_Problem description:_
Repeat the whole listing exactly.

_Supplied data:_
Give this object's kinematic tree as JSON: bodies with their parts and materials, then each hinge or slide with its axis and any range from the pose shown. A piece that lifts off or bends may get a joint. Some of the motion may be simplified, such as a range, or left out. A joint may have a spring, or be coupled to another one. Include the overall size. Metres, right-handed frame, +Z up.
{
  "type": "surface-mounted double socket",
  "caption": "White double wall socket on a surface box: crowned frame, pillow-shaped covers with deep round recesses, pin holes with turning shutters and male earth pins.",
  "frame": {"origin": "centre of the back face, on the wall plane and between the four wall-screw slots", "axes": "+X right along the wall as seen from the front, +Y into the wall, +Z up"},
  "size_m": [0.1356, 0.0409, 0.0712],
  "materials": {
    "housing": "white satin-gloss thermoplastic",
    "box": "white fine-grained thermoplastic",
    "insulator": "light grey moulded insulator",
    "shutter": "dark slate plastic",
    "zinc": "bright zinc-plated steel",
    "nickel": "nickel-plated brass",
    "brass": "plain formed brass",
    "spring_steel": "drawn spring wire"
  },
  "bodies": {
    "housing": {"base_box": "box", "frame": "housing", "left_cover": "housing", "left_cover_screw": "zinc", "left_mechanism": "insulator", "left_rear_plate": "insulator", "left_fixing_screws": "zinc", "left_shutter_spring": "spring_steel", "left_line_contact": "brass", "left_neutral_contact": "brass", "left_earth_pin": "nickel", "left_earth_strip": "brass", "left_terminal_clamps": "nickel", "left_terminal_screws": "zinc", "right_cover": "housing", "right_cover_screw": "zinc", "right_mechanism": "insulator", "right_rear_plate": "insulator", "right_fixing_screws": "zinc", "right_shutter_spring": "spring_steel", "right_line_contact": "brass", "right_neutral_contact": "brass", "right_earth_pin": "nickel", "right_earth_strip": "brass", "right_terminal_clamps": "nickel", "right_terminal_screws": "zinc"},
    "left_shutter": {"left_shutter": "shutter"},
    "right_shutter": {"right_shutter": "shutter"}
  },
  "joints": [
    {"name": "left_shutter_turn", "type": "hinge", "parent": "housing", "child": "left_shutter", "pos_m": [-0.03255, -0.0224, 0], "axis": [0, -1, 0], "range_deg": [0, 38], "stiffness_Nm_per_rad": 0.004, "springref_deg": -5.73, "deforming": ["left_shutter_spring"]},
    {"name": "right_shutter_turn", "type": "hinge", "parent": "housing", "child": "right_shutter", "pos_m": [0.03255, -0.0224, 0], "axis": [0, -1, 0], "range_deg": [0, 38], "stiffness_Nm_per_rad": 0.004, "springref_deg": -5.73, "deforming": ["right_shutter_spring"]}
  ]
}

_Task output:_
Give this object's kinematic tree as JSON: bodies with their parts and materials, then each hinge or slide with its axis and any range from the pose shown. A piece that lifts off or bends may get a joint. Some of the motion may be simplified, such as a range, or left out. A joint may have a spring, or be coupled to another one. Include the overall size. Metres, right-handed frame, +Z up.
{
  "type": "surface-mounted double socket",
  "caption": "White double wall socket on a surface box: crowned frame, pillow-shaped covers with deep round recesses, pin holes with turning shutters and male earth pins.",
  "frame": {"origin": "centre of the back face, on the wall plane and between the four wall-screw slots", "axes": "+X right along the wall as seen from the front, +Y into the wall, +Z up"},
  "size_m": [0.1356, 0.0409, 0.0712],
  "materials": {
    "housing": "white satin-gloss thermoplastic",
    "box": "white fine-grained thermoplastic",
    "insulator": "light grey moulded insulator",
    "shutter": "dark slate plastic",
    "zinc": "bright zinc-plated steel",
    "nickel": "nickel-plated brass",
    "brass": "plain formed brass",
    "spring_steel": "drawn spring wire"
  },
  "bodies": {
    "housing": {"base_box": "box", "frame": "housing", "left_cover": "housing", "left_cover_screw": "zinc", "left_mechanism": "insulator", "left_rear_plate": "insulator", "left_fixing_screws": "zinc", "left_shutter_spring": "spring_steel", "left_line_contact": "brass", "left_neutral_contact": "brass", "left_earth_pin": "nickel", "left_earth_strip": "brass", "left_terminal_clamps": "nickel", "left_terminal_screws": "zinc", "right_cover": "housing", "right_cover_screw": "zinc", "right_mechanism": "insulator", "right_rear_plate": "insulator", "right_fixing_screws": "zinc", "right_shutter_spring": "spring_steel", "right_line_contact": "brass", "right_neutral_contact": "brass", "right_earth_pin": "nickel", "right_earth_strip": "brass", "right_terminal_clamps": "nickel", "right_terminal_screws": "zinc"},
    "left_shutter": {"left_shutter": "shutter"},
    "right_shutter": {"right_shutter": "shutter"}
  },
  "joints": [
    {"name": "left_shutter_turn", "type": "hinge", "parent": "housing", "child": "left_shutter", "pos_m": [-0.03255, -0.0224, 0], "axis": [0, -1, 0], "range_deg": [0, 38], "stiffness_Nm_per_rad": 0.004, "springref_deg": -5.73, "deforming": ["left_shutter_spring"]},
    {"name": "right_shutter_turn", "type": "hinge", "parent": "housing", "child": "right_shutter", "pos_m": [0.03255, -0.0224, 0], "axis": [0, -1, 0], "range_deg": [0, 38], "stiffness_Nm_per_rad": 0.004, "springref_deg": -5.73, "deforming": ["right_shutter_spring"]}
  ]
}